A fine of up to EUR 20,000 may be imposed on anyone who fails to comply with other AML/CTF measures. In the case of particularly serious, repeated or systematic violations, or a combination thereof, of AML/CTF measures, the authority will impose the sanction of public disclosure of the natural or legal person and the nature of the infringement. In addition, the authority can impose a fine of up to twice the amount of the profits made as a result of the offence, if such profits can be quantified, or up to EUR 1 million.

In principle, the authority should publish on its website all legally binding decisions that impose an administrative penalty or sanction for breach of AML/CTF measures.
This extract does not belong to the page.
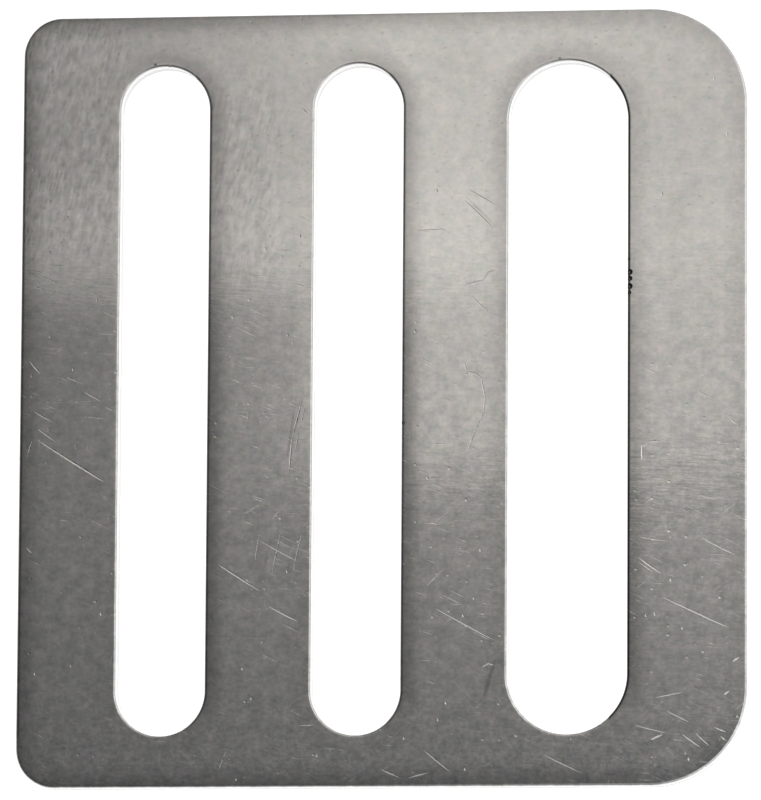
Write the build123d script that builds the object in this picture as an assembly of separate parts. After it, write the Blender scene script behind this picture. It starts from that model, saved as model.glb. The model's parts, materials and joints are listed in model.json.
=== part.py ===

At the same time, the authority must disclose the type and nature of the infringement and the identity of the persons responsible. (The publication should remain accessible on the website of the authority for five years.) This does not apply for decisions imposing measures of an investigative nature.

10. Are there any other relevant developments or issues regarding this matter, of which LVMH should be aware (e.g. privacy issues)?

Recently, the possibility of electronic identification was introduced in the Austrian Trade Act whereby identification can be made, where available, by electronic means.

Furthermore, the Austrian Beneficial Owners Register Act provides for a compliance package, which means that a notary or lawyer as professional party representative, which determined and verified the beneficial owners of a legal entity in accordance with the requirements of Austrian Beneficial Owners Register Act, may transmit information and documents regarding the identity of the beneficial owners to the Registry Authority by electronic means via the Company Service Portal. In principle, the Trader may inspect the register of beneficial owners, but pursuant to the Austrian Beneficial Owners Register Act, the Trader may not rely exclusively on the information contained in the extract from the register. However, the Trader must proceed according to his own risk assessment and, if necessary, take further verification steps.